Peurifoy was undaunted by the many layers of bureaucratic opposition. The issue at stake wasn’t trivial, and he was determined to persuade others in the defense community that the danger was real. The cost of adding weak links and strong links and a unique signal mechanism was about $100,000 per weapon. The Office of Management and Budget estimated that the installation of those safety devices in the two most widely used Air Force bombs, the Mark 28 and the B-61, would cost about $360 million. Peurifoy realized that was a good deal of money — but a nuclear weapon accident could be a hell of a lot more expensive. The amount of money needed for that retrofit was roughly 1 percent of what the Air Force planned to spend driving around MX missiles in the Utah and Nevada desert. The Pentagon’s fixation on obtaining new weapons, instead of properly maintaining older ones, would be hard to overcome. But the fight seemed worthwhile. A friend sent Peurifoy a cartoon that showed a member of the Supreme Court speaking from the bench. It conveyed Peurifoy’s general attitude, when the facts were on his side. “My dissenting opinion will be brief,” the justice said. “You’re all full of crap.”
The role of the weapons laboratories had become mainly advisory. They competed for contracts from the Department of Defense — and felt reluctant to criticize their largest customer. Peurifoy had no authority to demand changes in weapon systems that the armed services already possessed. But he refused to sign the Sandia major assembly release of any new bombs or warheads that didn’t have the new safety devices. And without his approval, those weapons couldn’t enter the stockpile. In 1977, almost four years after gaining some real authority at the lab, Peurifoy signed the release papers on a modification of the B-61 bomb. It was the first nuclear weapon to feature weak link/strong link technology.

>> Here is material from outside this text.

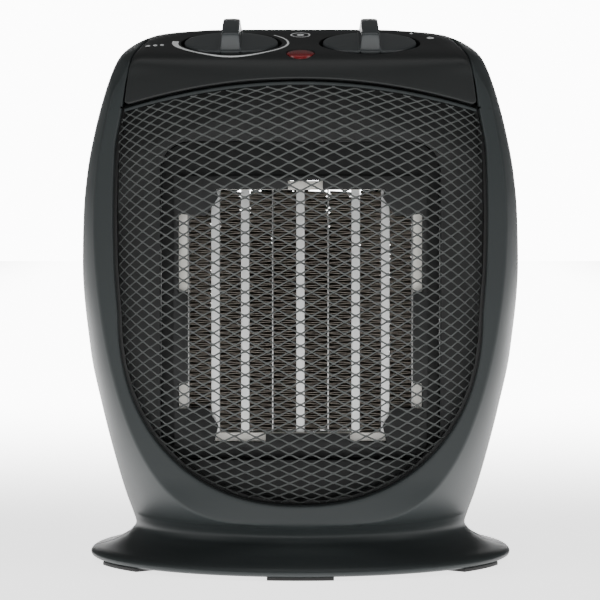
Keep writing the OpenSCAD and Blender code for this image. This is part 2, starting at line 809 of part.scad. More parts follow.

As the dispute with the Pentagon dragged on, Peurifoy learned that the armed services were no longer telling him about nuclear weapon accidents. Broken Arrows would be difficult to hide, but the more commonplace mishaps — short circuits, bombs falling off loading carts, weapon carriers overturned — weren’t being reported to him. Peurifoy would often hear about them through other sources. The sense of denial at the upper levels of the Air Force and the Department of Defense had a ripple effect throughout both institutions. The bomber crews, the missile crews, the technicians who routinely handled warheads and bombs, the maintenance teams and firefighters — they were told the weapons were perfectly safe. The misinformation placed them at greater risk. It was also a form of disrespect toward young servicemen and women who were already risking their lives. And it encouraged careless behavior around nuclear weapons. In many ways, denying the safety problems only made them worse.